Exercise brief >>
Restate, word for word, all of the material shown below.
^^^^^^^^
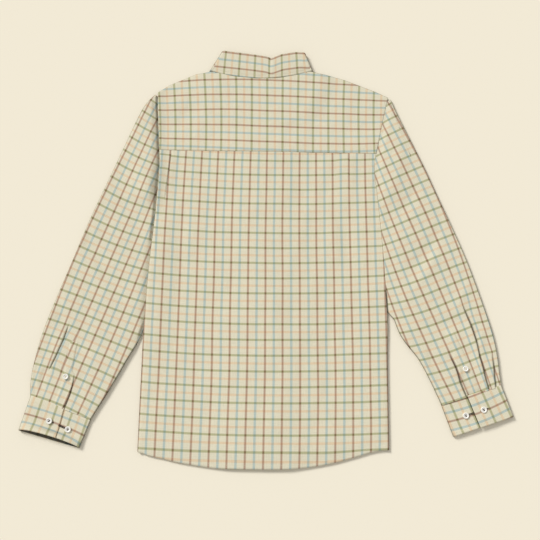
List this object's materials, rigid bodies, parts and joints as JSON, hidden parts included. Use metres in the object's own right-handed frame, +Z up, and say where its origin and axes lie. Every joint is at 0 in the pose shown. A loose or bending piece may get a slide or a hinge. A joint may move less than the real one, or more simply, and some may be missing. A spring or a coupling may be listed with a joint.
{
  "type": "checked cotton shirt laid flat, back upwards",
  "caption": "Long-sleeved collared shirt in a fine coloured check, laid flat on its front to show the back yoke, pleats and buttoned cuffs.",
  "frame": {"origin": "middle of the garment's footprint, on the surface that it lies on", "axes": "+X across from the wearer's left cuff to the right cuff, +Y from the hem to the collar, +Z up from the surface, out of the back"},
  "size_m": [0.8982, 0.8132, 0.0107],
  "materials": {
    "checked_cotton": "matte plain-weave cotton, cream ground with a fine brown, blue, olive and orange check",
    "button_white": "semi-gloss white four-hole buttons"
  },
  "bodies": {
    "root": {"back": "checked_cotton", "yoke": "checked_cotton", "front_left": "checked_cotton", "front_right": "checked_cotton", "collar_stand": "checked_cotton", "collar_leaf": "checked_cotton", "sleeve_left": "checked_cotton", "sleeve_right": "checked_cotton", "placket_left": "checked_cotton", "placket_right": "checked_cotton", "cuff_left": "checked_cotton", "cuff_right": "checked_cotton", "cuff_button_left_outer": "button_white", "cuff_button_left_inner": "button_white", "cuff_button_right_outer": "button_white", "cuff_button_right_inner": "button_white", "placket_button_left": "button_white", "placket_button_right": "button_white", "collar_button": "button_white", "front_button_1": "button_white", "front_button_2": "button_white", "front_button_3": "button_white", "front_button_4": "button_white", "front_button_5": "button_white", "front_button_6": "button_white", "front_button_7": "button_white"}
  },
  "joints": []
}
^^^^^^^^
Final result >>
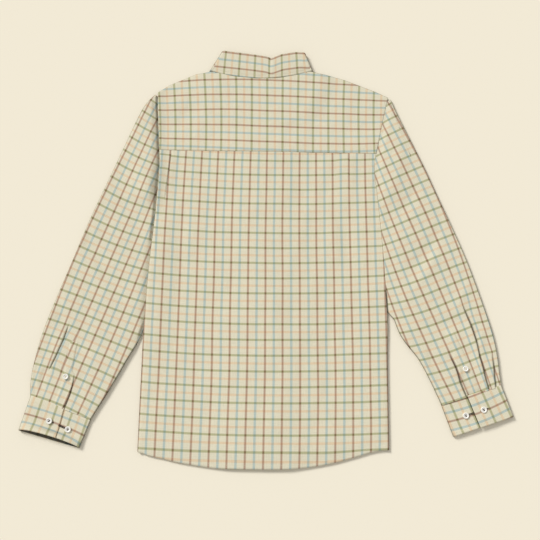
List this object's materials, rigid bodies, parts and joints as JSON, hidden parts included. Use metres in the object's own right-handed frame, +Z up, and say where its origin and axes lie. Every joint is at 0 in the pose shown. A loose or bending piece may get a slide or a hinge. A joint may move less than the real one, or more simply, and some may be missing. A spring or a coupling may be listed with a joint.
{
  "type": "checked cotton shirt laid flat, back upwards",
  "caption": "Long-sleeved collared shirt in a fine coloured check, laid flat on its front to show the back yoke, pleats and buttoned cuffs.",
  "frame": {"origin": "middle of the garment's footprint, on the surface that it lies on", "axes": "+X across from the wearer's left cuff to the right cuff, +Y from the hem to the collar, +Z up from the surface, out of the back"},
  "size_m": [0.8982, 0.8132, 0.0107],
  "materials": {
    "checked_cotton": "matte plain-weave cotton, cream ground with a fine brown, blue, olive and orange check",
    "button_white": "semi-gloss white four-hole buttons"
  },
  "bodies": {
    "root": {"back": "checked_cotton", "yoke": "checked_cotton", "front_left": "checked_cotton", "front_right": "checked_cotton", "collar_stand": "checked_cotton", "collar_leaf": "checked_cotton", "sleeve_left": "checked_cotton", "sleeve_right": "checked_cotton", "placket_left": "checked_cotton", "placket_right": "checked_cotton", "cuff_left": "checked_cotton", "cuff_right": "checked_cotton", "cuff_button_left_outer": "button_white", "cuff_button_left_inner": "button_white", "cuff_button_right_outer": "button_white", "cuff_button_right_inner": "button_white", "placket_button_left": "button_white", "placket_button_right": "button_white", "collar_button": "button_white", "front_button_1": "button_white", "front_button_2": "button_white", "front_button_3": "button_white", "front_button_4": "button_white", "front_button_5": "button_white", "front_button_6": "button_white", "front_button_7": "button_white"}
  },
  "joints": []
}